Buhari minimise la crise

Buhari, ancien général de 75 ans qui dirigea la junte militaire au pouvoir dans les années 1980, s'est fait élire en 2015, se décrivant comme un « démocrate converti ». Il bénéficie d'un fort soutien populaire dans le nord majoritairement musulman, dont il est issu, et de sa position de président en exercice, dans un pays où la victoire revient traditionnellement au sortant après un premier mandat. De nombreux responsables politiques visés par la justice pour corruption appartiennent au PDP.

Bukola Saraki, qui avait quitté le PDP pour l'APC avant la présidentielle de 2015, est soupçonné d'être à l'origine du rAPC, un groupe dissident au sein du parti, ce qui permet aux élus de garder leur poste – et des ralliements massifs à l'opposition. La Cour suprême du Nigeria a levé récemment des accusations de corruption qui pesaient contre lui au terme d'une longue bataille judiciaire.

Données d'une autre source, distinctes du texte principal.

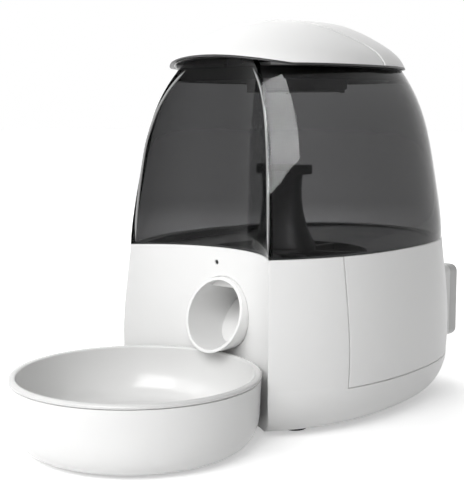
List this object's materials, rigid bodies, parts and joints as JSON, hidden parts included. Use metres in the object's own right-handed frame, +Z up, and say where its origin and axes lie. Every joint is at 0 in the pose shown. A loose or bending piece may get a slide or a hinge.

Mais le président du Sénat était convoqué mardi par la police nigériane, accusé d'avoir commandité une série de braquages de banque dans son fief politique, l'État de Kwara, en avril dernier. Saraki a dénoncé un « stratagème » pour empêcher les défections imminentes de parlementaires et, mardi matin, les forces de police ont encerclé sa résidence à Abuja. Le bras de fer ne fait que commencer.